Derek Yaple-Schobert est né aux États-Unis. Son beau-père, qu’il considère comme son père, était d’origine danoise et sa mère enseignait le français langue seconde aux Américains. Il se décrit comme un anglophone francophile, puisqu’il a grandi sur le Plateau et est allé à l’école en français – il parle aussi danois, suédois et allemand. Il se souvient d’un quartier pas mal plus pauvre, où on se souciait peu des arbres. Ce n’est plus le cas aujourd’hui, car il faut non seulement un permis pour couper ou élaguer des arbres, mais il est obligatoire aussi de les remplacer par des espèces recommandées. Je trouve ça bien qu’il y ait des règles. Dans mon quartier Centre-Sud, un gars a déjà coupé un immense arbre qui donnait de l’ombre et réduisait l’îlot de chaleur de toutes les cours d’un pâté de maisons afin de se construire une piscine pour lui tout seul.
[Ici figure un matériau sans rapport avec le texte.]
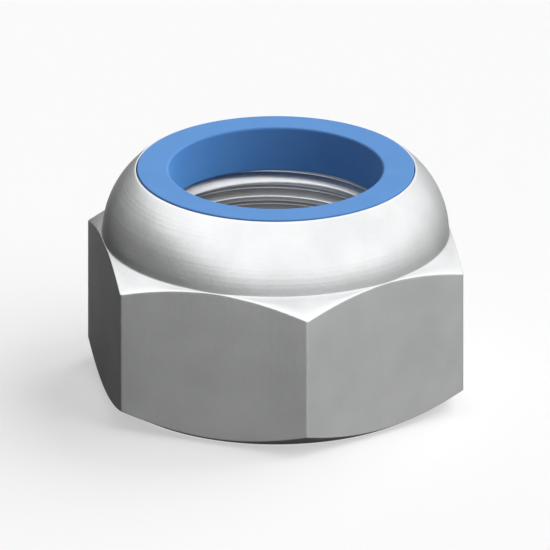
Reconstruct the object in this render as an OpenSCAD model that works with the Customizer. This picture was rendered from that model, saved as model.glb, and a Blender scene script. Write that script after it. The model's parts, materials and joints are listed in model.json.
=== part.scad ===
// Self-locking hexagon nut: a cold-formed steel nut whose collar is rolled over a
// polyamide ring. It stands on its bearing face, with its axis along Z.
// Two corners of the hexagon lie on the X axis, and two flats face +Y and -Y.

/* [Hexagon] */
// Width across flats, which is the spanner size
across_flats = 30; // [27:0.5:36]
// Height of the hexagon, from the bearing face to the foot of the collar
hex_height = 14; // [10:0.5:20]
// Step from the flats in to the edge of the bearing face
bearing_step = 0.9; // [0.3:0.1:1.5]
// Angle of the chamfers on the corners, from the horizontal
chamfer_angle = 30; // [15:1:40]

/* [Thread] */
// Nominal diameter of the thread, across its roots in the nut
thread_d = 20; // [16:0.5:21]
// Pitch of the thread
thread_pitch = 1.5; // [1:0.25:2.5]
// Angle of the chamfers at both ends of the thread, from the axis
thread_chamfer_angle = 45; // [30:5:60]
// Reach of the chamfer at the bearing face, outside the thread's roots
entry_reach = 0.5; // [0.2:0.1:1]
// Reach of the chamfer under the locking ring, outside the thread's roots
exit_reach = 0.2; // [0.1:0.1:0.6]

/* [Rolled collar] */
// Height of the collar, from its foot to the top of the nut
collar_height = 6; // [4.5:0.25:8]
// Step from the flats in to the foot of the collar
collar_step = 0.05; // [0.05:0.05:0.5]
// Reach of the rolled lip, in past the foot of the ring's seat
lip_reach = 1; // [0.5:0.1:1.6]

/* [Locking ring] */
// Height of the ring, from its seat to the top of the nut
ring_height = 4; // [3:0.1:6]
// Width of the ring's foot, from its bore to its outer edge
ring_width = 3.7; // [3:0.1:4.4]
// Gap between the ring and the collar
ring_gap = 0.05; // [0.02:0.01:0.15]
// Step from the crests of the thread out to the ring's smooth bore
ring_bore_step = 0.06; // [0.02:0.02:0.4]
// Width of the chamfers at both ends of the ring's bore
ring_chamfer = 0.15; // [0.05:0.05:0.4]

/* [Hidden] */
$fn = 192;

// Depth of an internal 60 degree thread, for each millimetre of pitch
THREAD_DEPTH_RATIO = 0.54127;
// Spare length where a cutting shape runs out past the metal
SPARE = 1;

top_z = hex_height + collar_height;
flat_r = across_flats / 2;
corner_r = flat_r / cos(30);
bearing_r = flat_r - bearing_step;

thread_r = thread_d / 2;
crest_r = thread_r - THREAD_DEPTH_RATIO * thread_pitch;
entry_r = thread_r + entry_reach;
exit_r = thread_r + exit_reach;

ring_bore_r = crest_r + ring_bore_step;
seat_r = ring_bore_r + ring_width + ring_gap;
seat_z = top_z - ring_height;
lip_r = seat_r - lip_reach;

// The collar leans in along one arc, which starts upright at the collar's foot and
// ends at the edge of the opening, at the top of the nut
collar_r = flat_r - collar_step;
lean = collar_r - lip_r;
roll_r = (lean * lean + collar_height * collar_height) / (2 * lean);
roll_centre_r = collar_r - roll_r;
// The inside of the collar has the same centre, so that its wall is even all along
seat_roll_r = norm([seat_r - roll_centre_r, seat_z - hex_height]);

// Section of a round body between two heights, with a side that follows the roll of
// the collar at the distance arc_r from its centre, and a neck of radius neck_r
module rolled_section(arc_r, neck_r, low_z, high_z) {
    intersection() {
        translate([0, low_z])
            square([corner_r, high_z - low_z]);
        union() {
            translate([roll_centre_r, hex_height])
                circle(r = arc_r);
            translate([0, low_z])
                square([neck_r, high_z - low_z]);
        }
    }
}

// Section of a round body with a flared end: radius r below the flare, which opens
// at the thread chamfer's angle and passes through mouth_r at mouth_z. The flare
// runs on for the spare length, upwards where way is 1 and downwards where it is -1.
module flare_section(r, mouth_r, mouth_z, way) {
    depth = (mouth_r - r) / tan(thread_chamfer_angle);
    spread = SPARE * tan(thread_chamfer_angle);
    polygon([
        [0, mouth_z - way * depth],
        [r, mouth_z - way * depth],
        [mouth_r + spread, mouth_z + way * SPARE],
        [0, mouth_z + way * SPARE]
    ]);
}

// Section of the hexagon's turned outline: the lower chamfer rises from the bearing
// face, and the upper one falls away from the foot of the collar
module hexagon_section() {
    outer_r = corner_r + SPARE;
    low_rise = (outer_r - bearing_r) * tan(chamfer_angle);
    high_fall = (outer_r - collar_r) * tan(chamfer_angle);
    polygon([
        [0, 0],
        [bearing_r, 0],
        [outer_r, low_rise],
        [outer_r, hex_height - high_fall],
        [collar_r, hex_height],
        [0, hex_height]
    ]);
}

// Section of the hole at the diameter of the thread's crests, with its two chamfers
module thread_section() {
    translate([0, -SPARE])
        square([crest_r, seat_z + 2 * SPARE]);
    flare_section(crest_r, entry_r, 0, -1);
    intersection() {
        flare_section(crest_r, exit_r, seat_z, 1);
        square([exit_r, seat_z]);
    }
}

// Section of the ring: its foot and shoulder fill the seat up to the underside of
// the lip, and its neck lies flush with the top of the nut
module ring_section() {
    difference() {
        rolled_section(seat_roll_r - ring_gap, lip_r - ring_gap, seat_z, top_z);
        translate([0, seat_z - SPARE])
            square([ring_bore_r, ring_height + 2 * SPARE]);
        polygon([
            [0, seat_z],
            [ring_bore_r + ring_chamfer, seat_z],
            [ring_bore_r, seat_z + ring_chamfer],
            [ring_bore_r, top_z - ring_chamfer],
            [ring_bore_r + ring_chamfer, top_z],
            [0, top_z]
        ]);
    }
}

// Steel nut: hexagon, thread and rolled collar in one piece
module nut_body() {
    color([0.66, 0.67, 0.68])
        intersection() {
            translate([0, 0, -SPARE])
                cylinder(h = top_z + 2 * SPARE, r = corner_r, $fn = 6);
            rotate_extrude()
                difference() {
                    union() {
                        hexagon_section();
                        rolled_section(roll_r, crest_r, hex_height, top_z);
                    }
                    thread_section();
                    rolled_section(seat_roll_r, lip_r, seat_z, top_z + SPARE);
                }
        }
}

// Polyamide ring, which the bolt's thread cuts its way through
module locking_ring() {
    color([0.41, 0.61, 0.86])
        rotate_extrude()
            ring_section();
}

nut_body();
locking_ring();
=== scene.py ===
import json

import bmesh
import bpy
import numpy as np
from mathutils import Matrix, Vector


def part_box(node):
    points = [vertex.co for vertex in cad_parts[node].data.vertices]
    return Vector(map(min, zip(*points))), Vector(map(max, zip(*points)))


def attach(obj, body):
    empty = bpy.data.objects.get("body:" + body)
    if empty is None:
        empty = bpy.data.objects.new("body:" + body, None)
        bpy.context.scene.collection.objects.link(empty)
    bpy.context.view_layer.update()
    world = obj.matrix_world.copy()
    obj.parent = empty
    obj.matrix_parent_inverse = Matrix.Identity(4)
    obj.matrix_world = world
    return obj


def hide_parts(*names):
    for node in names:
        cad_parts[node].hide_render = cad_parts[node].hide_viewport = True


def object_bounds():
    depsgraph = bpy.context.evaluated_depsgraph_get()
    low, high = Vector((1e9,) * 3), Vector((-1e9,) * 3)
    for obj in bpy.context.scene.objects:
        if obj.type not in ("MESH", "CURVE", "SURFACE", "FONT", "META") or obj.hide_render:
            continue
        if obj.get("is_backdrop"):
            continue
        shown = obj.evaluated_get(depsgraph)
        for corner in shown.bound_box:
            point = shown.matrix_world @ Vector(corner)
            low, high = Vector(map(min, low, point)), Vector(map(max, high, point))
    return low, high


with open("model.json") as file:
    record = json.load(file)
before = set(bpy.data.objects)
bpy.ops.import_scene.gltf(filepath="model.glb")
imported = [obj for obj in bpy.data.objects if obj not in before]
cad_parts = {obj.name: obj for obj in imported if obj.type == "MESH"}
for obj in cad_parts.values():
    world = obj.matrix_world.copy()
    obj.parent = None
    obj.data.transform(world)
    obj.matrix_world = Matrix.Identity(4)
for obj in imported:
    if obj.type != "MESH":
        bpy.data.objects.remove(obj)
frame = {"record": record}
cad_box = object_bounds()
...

Ma mère en parle encore avec colère, 15 ans plus tard.

C’est justement ça, le métier de Derek, qui s’occupe du processus du début à la fin et travaille à son propre compte : il fait ça dans les règles de l’art.

Je peux vous dire que couper un arbre en ville, ce n’est pas comme couper un arbre dans le bois. Il y a des contraintes de sécurité et d’espace, on ne l’abat pas en criant « timber » ; on le débite, en commençant par le haut. C’est impressionnant, car j’ai vu Derek avec tout son équipement au sommet d’un grand frêne, touché comme plein d’autres à Montréal par l’agrile, chez un autre voisin dans la rue.

PHOTO MARCO CAMPANOZZI, LA PRESSE

Quand les gens apprennent le nouveau métier de Derek, ils sont tous curieux d’en savoir plus. Derek découvre que beaucoup de gens ont des arbres qui manquent d’amour et le bouche-à-oreille fait son chemin. Son carnet se remplit rapidement. Tout dernièrement, il a embauché des collègues pour un contrat de 25 arbres rue Dickson, dans Hochelaga-Maisonneuve.

Il adore sa nouvelle vie, et il en parle avec des étoiles dans les yeux. « Je ne vois plus les arbres de la même façon », dit-il. Mais je me demande si ce n’est pas un métier très exigeant pour le corps, et s’il pourra faire ça jusqu’à sa retraite. Il estime que oui, car il a le corps moins usé que les élagueurs d’expérience. Et moi, je lui fais confiance, car je me dis qu’avec ses mains de pianiste, il doit être très minutieux.

Comme je vous l’annonçais la semaine passée, cette chronique fera relâche jusqu’à la prochaine, qui sera la dernière, lorsque nous serons définitivement installés dans la maison Usher.